В издательстве «СТиХИ» («Сибирский тракт и хорошие индивидуальности») вышла книга в серии The Single – «Секретное наречие» пермского поэта Владимира Кочнева. Это уже третий его поэтический сборник.
Первые два – «Маленькие волки» (2013) и «В порту Шанхая» (2017) – выходили в издательстве «Воймега» и представляли собой компиляцию избранных текстов: большая часть – верлибры, меньшая часть – минималистские зарисовки, но тоже во вполне свободной форме. Массовый читатель, может быть, и не увидит принципиальной разницы, но мы-то с вами понимаем, что свободные стихи и минимализм отличаются друг от друга. Однако пристрастие Кочнева именно к этим двум лирическим явлениям о многом говорит.
Можно сказать, что поэт абсолютно раскован в рамках художественного текста. Он способен развивать мысль или разворачивать сюжет в любую сторону, просто переходя на следующую строчку, максим – на следующую строфу. Вот в качестве примера стихотворение из первой книжки:
устал от твоей любви
надоело ползать в постели
обнимать твоё тело
пойду в школу пилотов
бритоголовых ублюдков убийц
пусть научат меня летать
Первая строфа представляет собой если не вырождение чувств, то накопленную усталость от жизни в целом; вторая строфа – качнувшийся эмоциональный маятник, на котором лирический герой задыхается от волнения (слышите это спотыкающееся “бри”, “блю”, “бий”?) и будто бы начинает пылать ненавистью, третья строфа – уже не очередное движение маятника, а выход в иную парадигму, благодаря чему мы понимаем, что дело не в вырождении чувств, накопленной усталости или ненависти, а в огромной любви, переполняющей лирического героя и заставляющей его совершать резкие и необдуманные на первый взгляд поступки.
Вот она поэзия – в головокружительных виражах мысли на коротком отрезке текста. Всего двадцать два слова, уместившиеся в шесть строчек, а сколько они дают возможностей для рефлексии.
Что же даёт Владимир Кочнев в третьей книге?
Он потихоньку отходит от подобной практики и начинает выписывать большие верлибры с ходовыми нарративами. И в этот момент массовый читатель может задаться вопросом: а почему поэт себе такое позволяет – это же просто проза или поток сознания, порубленные в произвольных местах на строчки? Разве можно называть это поэзией?
В том-то и дело – можно и нужно. Более того, это очень смело со стороны Кочнева – идти в ту литературную зону, где заведомо будет не очень адекватная читательская реакция.

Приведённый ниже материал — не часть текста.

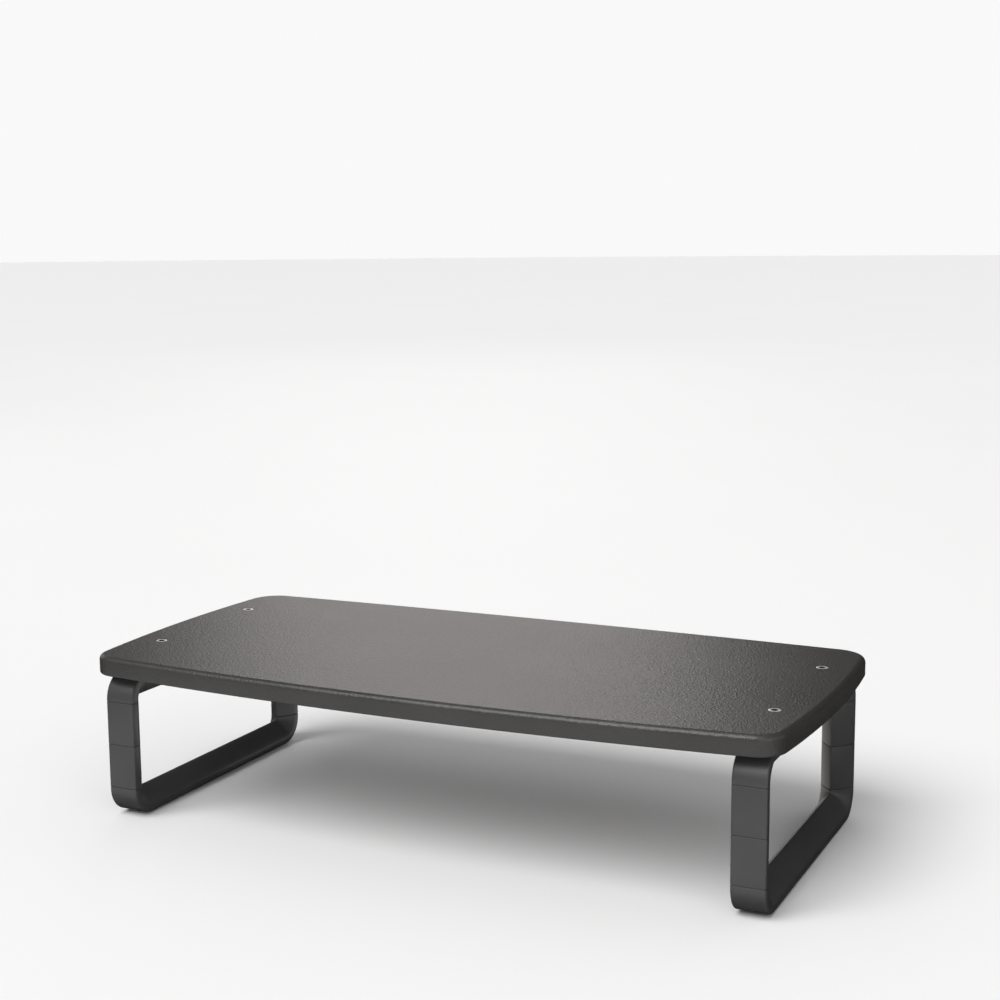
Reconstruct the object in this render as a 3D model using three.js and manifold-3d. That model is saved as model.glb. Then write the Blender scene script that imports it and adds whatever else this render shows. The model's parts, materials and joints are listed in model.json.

Старый, забытый богом дом творчества,
Где с советских времён
Задержались мумии местных писателей
И начинающие поэты лет под сорок.
Самым живым среди них был шизофреник.
Он всегда называл говно говном,
Ни с того ни с сего начинал петь,
В скучные моменты выходил из зала,
Громко стуча подошвами.
Он цитировал строки хороших,
Но никому больше тут не известных поэтов,
Ходил в рваной одежде,
Женском свитере, надетом навыворот,
С рюкзаком, полным книг, за спиной.
Он постоянно принимался писать,
Мгновенно забывая всё написанное.
Все его гнали,
А я немного завидовал.
Из этого нарратива (гениальный сумасшедший, на которого хочется быть похожим) в принципе можно сделать обычный рассказ: надо только добавить деталей, описать забытый Богом Дом творчества, дать шизофренику несколько реплик и, может быть, что-то ещё – и готово. Но это уже будет не поэзия. Вы спросите: а в таком виде – поэзия? О, да. Именно из-за недосказанности, лёгкой иронии (“начинающие поэты лет под сорок”) и весёлой неадекватности, которые на протяжении семнадцати строчек накручивают читателя, последняя восемнадцатая строчка разрушает существующую конструкцию и переводит прозаическую зарисовку – в поэтическую.
Ещё одна неожиданность: Владимир Кочнев начал писать в меру традиционную силлабо-тонику. И, кстати, не он один. Нет-нет, да и пишут классические стихи такие непохожие поэты, как нижегородский минималист Алик Якубович, московский верлибрист Андрей Чемоданов или, прости Господи, перебравшийся в Латвию Дмитрий Кузьмин. Все они до поры до времени силлабо-тонику отодвигали на тридесятый план. А с недавних пор начали к ней обращаться всё чаще и чаще.
В чём может быть причина? Думается, во времени. В девяностые и нулевые годы можно было позволить себе любые эксперименты (и я здесь говорю не только про литературу). А десятые годы и тем более начавшиеся двадцатые показывают, что экспериментаторство и оригинальничанье сами по себе ещё ничего не значат. Необходимо внятное высказывание. Если поэты хотят, чтобы их услышали, надо опрощаться. А это в свою очередь, если мы говорим о русском языке и русской культуре, всё-таки предполагает силлабо-тонику.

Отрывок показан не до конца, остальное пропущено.